Excerpted records:
## start

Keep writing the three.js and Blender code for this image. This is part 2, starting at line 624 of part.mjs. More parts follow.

## end
## start

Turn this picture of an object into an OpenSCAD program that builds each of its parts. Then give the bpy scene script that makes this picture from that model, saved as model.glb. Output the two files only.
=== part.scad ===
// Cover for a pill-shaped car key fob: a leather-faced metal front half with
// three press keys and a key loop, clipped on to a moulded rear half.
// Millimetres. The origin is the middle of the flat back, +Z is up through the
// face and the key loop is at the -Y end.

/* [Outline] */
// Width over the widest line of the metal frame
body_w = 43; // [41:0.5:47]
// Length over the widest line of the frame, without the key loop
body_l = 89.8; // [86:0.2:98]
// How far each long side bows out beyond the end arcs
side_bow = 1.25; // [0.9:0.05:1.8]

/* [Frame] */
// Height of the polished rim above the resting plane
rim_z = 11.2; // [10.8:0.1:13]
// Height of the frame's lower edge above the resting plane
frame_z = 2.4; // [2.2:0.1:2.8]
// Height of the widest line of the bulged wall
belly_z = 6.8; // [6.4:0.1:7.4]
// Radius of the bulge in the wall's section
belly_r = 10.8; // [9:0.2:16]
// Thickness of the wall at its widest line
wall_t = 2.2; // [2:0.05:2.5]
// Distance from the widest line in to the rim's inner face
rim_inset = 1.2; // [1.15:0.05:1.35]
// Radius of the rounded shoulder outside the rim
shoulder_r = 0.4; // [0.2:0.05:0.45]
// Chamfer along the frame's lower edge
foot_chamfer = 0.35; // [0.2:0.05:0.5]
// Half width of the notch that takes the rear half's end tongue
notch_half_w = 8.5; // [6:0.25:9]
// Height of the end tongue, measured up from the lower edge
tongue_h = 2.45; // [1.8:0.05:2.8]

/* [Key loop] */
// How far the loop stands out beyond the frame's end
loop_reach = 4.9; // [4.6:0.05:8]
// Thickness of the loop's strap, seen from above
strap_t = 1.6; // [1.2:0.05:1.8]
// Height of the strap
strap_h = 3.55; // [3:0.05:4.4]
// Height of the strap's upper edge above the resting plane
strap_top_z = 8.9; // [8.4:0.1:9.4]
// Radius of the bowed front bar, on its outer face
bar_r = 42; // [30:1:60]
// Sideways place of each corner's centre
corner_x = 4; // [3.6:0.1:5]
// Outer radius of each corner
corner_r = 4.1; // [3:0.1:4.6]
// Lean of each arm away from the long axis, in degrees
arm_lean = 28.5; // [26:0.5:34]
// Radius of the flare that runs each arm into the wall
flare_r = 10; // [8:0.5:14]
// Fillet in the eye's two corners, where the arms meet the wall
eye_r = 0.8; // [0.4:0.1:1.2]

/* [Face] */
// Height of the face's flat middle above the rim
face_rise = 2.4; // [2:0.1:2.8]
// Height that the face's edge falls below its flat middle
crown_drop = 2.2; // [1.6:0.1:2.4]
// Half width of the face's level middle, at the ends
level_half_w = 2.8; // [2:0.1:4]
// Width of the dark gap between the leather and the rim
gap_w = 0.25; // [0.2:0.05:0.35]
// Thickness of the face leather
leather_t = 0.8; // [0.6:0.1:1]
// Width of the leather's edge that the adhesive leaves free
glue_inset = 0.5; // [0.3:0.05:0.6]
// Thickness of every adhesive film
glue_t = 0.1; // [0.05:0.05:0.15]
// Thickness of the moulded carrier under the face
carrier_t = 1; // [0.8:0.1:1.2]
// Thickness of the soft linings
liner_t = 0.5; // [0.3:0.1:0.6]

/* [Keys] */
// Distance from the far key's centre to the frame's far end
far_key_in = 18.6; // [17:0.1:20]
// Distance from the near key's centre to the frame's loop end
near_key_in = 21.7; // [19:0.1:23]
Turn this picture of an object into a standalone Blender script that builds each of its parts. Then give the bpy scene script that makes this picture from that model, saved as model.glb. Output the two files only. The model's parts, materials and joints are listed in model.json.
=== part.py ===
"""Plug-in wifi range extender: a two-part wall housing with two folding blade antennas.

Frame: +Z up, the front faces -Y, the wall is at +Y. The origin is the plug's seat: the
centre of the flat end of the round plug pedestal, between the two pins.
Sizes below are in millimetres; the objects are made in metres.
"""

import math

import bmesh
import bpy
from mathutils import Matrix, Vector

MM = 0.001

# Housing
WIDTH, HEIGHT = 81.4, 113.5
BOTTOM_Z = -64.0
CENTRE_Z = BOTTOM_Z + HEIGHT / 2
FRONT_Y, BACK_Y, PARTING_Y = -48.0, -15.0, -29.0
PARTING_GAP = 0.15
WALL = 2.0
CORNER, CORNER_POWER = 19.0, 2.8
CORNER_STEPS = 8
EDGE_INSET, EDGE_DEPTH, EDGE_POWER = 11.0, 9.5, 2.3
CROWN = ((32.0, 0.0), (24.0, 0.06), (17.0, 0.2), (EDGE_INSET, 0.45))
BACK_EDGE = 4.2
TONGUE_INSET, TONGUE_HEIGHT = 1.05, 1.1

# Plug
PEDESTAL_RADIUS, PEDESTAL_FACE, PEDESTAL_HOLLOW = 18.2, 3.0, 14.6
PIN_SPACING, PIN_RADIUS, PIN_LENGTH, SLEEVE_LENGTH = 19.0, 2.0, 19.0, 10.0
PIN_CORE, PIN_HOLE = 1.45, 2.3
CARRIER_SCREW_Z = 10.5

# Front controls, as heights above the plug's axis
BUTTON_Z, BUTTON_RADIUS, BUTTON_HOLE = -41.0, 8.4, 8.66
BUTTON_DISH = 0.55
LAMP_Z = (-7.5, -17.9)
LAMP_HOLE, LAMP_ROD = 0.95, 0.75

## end
## start

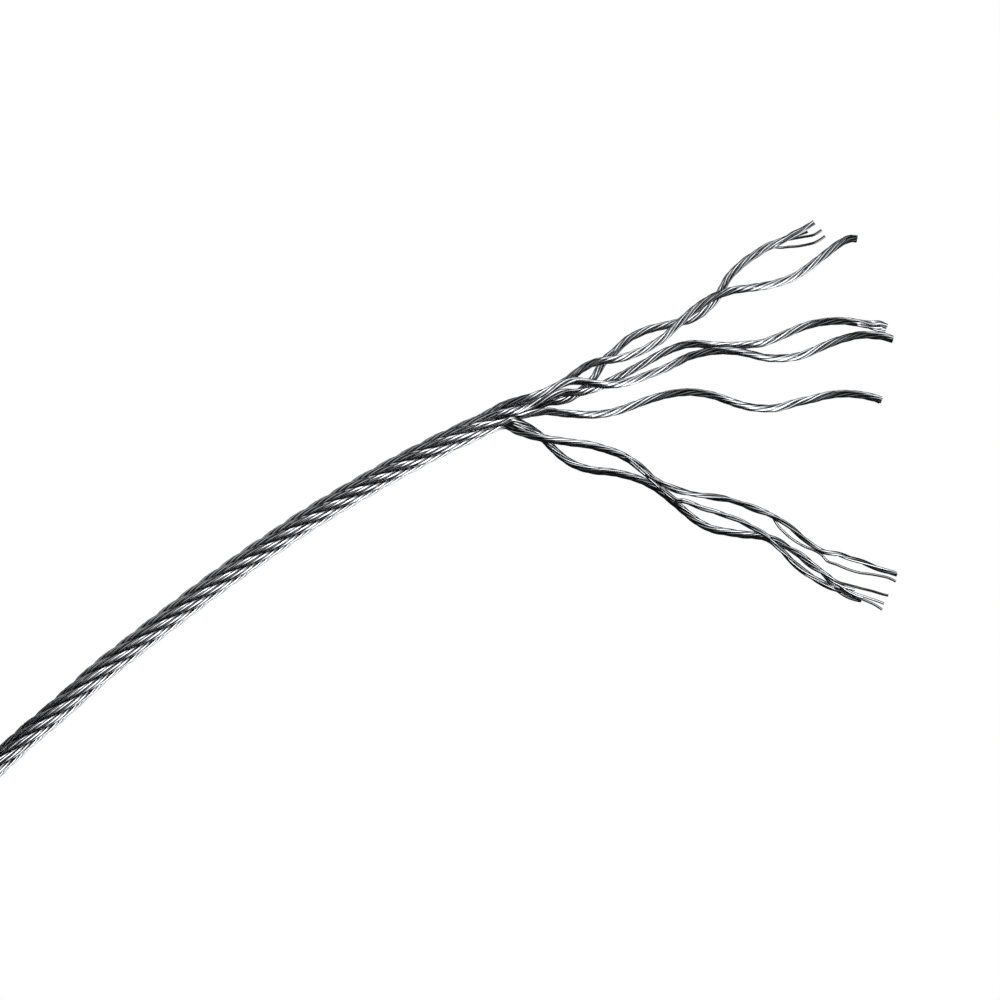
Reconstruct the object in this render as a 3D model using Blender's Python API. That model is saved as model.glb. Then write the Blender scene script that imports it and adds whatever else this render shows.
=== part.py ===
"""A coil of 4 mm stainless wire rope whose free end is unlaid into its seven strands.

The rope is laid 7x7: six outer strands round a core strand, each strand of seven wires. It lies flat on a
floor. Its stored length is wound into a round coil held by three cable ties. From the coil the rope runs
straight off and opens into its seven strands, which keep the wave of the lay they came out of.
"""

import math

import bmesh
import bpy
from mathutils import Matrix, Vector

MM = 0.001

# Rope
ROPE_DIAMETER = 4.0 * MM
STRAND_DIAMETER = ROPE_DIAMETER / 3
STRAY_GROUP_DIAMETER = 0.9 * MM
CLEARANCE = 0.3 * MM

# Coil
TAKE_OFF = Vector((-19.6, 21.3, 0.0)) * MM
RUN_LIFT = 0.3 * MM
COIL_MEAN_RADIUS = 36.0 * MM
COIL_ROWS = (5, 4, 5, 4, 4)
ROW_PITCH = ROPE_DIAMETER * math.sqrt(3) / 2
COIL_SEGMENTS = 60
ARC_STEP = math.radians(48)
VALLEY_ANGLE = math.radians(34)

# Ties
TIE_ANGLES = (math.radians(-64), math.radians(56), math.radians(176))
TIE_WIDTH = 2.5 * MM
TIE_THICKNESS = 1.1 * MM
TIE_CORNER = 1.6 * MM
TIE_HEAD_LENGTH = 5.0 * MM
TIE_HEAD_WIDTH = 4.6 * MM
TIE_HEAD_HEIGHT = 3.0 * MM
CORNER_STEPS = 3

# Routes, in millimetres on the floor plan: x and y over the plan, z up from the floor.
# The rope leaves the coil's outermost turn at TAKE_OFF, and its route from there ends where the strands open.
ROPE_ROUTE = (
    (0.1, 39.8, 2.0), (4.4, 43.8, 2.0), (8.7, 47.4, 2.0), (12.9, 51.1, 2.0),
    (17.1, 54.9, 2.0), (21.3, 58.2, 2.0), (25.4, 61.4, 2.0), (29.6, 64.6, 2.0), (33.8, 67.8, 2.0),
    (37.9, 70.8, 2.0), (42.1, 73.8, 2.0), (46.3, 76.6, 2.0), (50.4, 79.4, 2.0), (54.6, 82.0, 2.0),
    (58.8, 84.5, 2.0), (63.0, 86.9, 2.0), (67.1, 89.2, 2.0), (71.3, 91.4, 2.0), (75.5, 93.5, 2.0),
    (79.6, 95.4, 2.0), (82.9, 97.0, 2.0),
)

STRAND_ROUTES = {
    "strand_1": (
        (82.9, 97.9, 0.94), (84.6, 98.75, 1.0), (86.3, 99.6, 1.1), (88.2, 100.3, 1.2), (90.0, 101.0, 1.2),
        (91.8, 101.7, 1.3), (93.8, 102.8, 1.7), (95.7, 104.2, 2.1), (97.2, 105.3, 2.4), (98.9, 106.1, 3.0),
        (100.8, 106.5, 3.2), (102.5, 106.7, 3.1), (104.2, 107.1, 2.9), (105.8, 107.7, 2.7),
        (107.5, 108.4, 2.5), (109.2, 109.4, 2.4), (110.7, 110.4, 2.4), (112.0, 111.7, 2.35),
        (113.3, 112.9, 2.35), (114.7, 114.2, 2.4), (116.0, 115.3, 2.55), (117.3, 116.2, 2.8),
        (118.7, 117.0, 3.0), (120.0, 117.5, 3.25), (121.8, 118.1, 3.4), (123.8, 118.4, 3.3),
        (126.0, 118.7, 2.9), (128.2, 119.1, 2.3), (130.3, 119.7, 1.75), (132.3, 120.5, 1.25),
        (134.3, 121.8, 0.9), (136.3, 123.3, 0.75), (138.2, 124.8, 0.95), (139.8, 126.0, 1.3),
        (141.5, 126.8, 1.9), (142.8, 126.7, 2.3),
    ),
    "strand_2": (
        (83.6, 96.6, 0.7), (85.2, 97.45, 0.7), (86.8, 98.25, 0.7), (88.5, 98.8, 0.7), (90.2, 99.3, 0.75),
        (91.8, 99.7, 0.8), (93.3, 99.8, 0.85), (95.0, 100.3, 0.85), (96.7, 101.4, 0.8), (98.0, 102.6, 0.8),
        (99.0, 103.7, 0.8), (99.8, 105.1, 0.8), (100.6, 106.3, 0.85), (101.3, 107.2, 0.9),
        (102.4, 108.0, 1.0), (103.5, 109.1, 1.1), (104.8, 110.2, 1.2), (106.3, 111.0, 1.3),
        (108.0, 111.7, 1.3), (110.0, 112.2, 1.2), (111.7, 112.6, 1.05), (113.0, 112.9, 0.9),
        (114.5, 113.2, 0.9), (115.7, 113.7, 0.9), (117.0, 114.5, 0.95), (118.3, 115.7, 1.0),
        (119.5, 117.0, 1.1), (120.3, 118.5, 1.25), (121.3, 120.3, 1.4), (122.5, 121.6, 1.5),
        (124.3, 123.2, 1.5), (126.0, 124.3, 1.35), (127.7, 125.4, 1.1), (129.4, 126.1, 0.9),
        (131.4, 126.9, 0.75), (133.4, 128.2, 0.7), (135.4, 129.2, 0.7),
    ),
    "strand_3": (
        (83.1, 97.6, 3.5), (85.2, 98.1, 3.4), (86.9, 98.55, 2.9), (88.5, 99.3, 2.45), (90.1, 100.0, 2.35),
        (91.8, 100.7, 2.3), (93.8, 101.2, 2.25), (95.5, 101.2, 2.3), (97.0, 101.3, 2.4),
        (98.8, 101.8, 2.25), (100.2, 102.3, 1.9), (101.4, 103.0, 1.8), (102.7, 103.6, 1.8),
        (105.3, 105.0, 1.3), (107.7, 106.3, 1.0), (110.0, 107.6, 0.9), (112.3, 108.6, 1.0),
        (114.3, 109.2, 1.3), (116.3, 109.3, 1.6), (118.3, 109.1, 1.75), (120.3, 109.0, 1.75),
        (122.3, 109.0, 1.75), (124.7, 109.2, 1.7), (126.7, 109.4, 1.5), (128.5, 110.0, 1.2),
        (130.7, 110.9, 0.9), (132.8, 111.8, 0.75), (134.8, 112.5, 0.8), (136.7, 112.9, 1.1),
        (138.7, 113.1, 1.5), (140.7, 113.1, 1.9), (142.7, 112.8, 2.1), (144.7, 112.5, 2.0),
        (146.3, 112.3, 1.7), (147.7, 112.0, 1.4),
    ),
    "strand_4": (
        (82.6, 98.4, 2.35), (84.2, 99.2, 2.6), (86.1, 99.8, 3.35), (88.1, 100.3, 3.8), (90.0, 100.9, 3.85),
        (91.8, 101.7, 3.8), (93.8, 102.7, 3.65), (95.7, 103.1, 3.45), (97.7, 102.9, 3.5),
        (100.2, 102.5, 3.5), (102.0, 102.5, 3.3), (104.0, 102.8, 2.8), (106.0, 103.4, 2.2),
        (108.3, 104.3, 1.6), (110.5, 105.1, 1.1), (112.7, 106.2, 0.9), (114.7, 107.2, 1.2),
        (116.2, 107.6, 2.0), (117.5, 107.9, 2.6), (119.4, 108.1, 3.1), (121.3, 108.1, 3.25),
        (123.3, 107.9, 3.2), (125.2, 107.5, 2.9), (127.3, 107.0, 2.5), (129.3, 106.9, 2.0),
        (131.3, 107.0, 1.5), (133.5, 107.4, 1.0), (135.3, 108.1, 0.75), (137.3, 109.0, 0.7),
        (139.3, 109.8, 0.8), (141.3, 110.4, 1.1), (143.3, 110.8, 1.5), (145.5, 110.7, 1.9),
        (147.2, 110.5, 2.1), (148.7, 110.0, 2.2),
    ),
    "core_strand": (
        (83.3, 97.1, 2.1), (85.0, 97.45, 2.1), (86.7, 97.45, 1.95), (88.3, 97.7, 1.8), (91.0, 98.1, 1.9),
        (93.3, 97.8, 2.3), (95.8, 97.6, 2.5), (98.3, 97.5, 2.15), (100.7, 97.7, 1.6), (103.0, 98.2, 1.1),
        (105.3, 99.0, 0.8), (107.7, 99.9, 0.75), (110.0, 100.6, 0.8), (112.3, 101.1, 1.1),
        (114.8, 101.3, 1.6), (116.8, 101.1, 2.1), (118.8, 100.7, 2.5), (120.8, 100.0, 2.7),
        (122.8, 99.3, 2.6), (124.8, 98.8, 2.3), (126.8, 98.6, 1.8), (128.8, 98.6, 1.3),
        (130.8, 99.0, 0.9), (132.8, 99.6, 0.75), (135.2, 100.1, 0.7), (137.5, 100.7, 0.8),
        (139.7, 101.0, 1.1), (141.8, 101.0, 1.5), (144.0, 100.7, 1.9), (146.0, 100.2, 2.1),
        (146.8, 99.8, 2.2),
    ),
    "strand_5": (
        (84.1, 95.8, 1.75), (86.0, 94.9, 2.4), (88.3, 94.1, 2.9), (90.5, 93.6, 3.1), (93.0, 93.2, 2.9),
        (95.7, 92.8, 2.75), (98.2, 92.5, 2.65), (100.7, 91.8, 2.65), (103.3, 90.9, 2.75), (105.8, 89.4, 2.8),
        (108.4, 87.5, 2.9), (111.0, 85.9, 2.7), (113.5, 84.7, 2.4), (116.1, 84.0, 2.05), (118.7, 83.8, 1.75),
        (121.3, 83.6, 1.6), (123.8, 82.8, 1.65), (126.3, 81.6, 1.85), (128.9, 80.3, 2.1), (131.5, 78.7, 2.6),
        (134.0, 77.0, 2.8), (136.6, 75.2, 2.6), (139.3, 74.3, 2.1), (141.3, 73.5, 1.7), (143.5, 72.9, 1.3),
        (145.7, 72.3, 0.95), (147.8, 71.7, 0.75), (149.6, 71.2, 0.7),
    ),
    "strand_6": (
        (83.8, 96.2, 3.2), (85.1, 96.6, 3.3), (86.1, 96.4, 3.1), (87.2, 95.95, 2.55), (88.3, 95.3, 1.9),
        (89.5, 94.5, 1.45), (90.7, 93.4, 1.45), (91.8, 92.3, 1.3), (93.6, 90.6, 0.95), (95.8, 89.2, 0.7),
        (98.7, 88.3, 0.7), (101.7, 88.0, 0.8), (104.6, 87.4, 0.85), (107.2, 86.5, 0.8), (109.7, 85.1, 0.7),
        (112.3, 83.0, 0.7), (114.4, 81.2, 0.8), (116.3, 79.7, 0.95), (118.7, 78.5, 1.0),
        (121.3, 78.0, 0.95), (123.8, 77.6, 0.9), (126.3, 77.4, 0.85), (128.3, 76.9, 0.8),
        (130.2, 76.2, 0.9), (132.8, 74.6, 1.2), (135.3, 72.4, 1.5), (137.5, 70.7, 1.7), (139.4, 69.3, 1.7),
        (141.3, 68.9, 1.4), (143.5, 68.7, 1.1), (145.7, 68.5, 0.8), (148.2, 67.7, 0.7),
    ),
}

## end

Exercise:
Transcribe the records above exactly, beginning at the line that contains "Reconstruct the object" and ending with the line that contains "VALLEY_ANGLE = math.radians(34)", both included, and nothing else.

Answer:
Reconstruct the object in this render as a 3D model using Blender's Python API. That model is saved as model.glb. Then write the Blender scene script that imports it and adds whatever else this render shows.
=== part.py ===
"""A coil of 4 mm stainless wire rope whose free end is unlaid into its seven strands.

The rope is laid 7x7: six outer strands round a core strand, each strand of seven wires. It lies flat on a
floor. Its stored length is wound into a round coil held by three cable ties. From the coil the rope runs
straight off and opens into its seven strands, which keep the wave of the lay they came out of.
"""

import math

import bmesh
import bpy
from mathutils import Matrix, Vector

MM = 0.001

# Rope
ROPE_DIAMETER = 4.0 * MM
STRAND_DIAMETER = ROPE_DIAMETER / 3
STRAY_GROUP_DIAMETER = 0.9 * MM
CLEARANCE = 0.3 * MM

# Coil
TAKE_OFF = Vector((-19.6, 21.3, 0.0)) * MM
RUN_LIFT = 0.3 * MM
COIL_MEAN_RADIUS = 36.0 * MM
COIL_ROWS = (5, 4, 5, 4, 4)
ROW_PITCH = ROPE_DIAMETER * math.sqrt(3) / 2
COIL_SEGMENTS = 60
ARC_STEP = math.radians(48)
VALLEY_ANGLE = math.radians(34)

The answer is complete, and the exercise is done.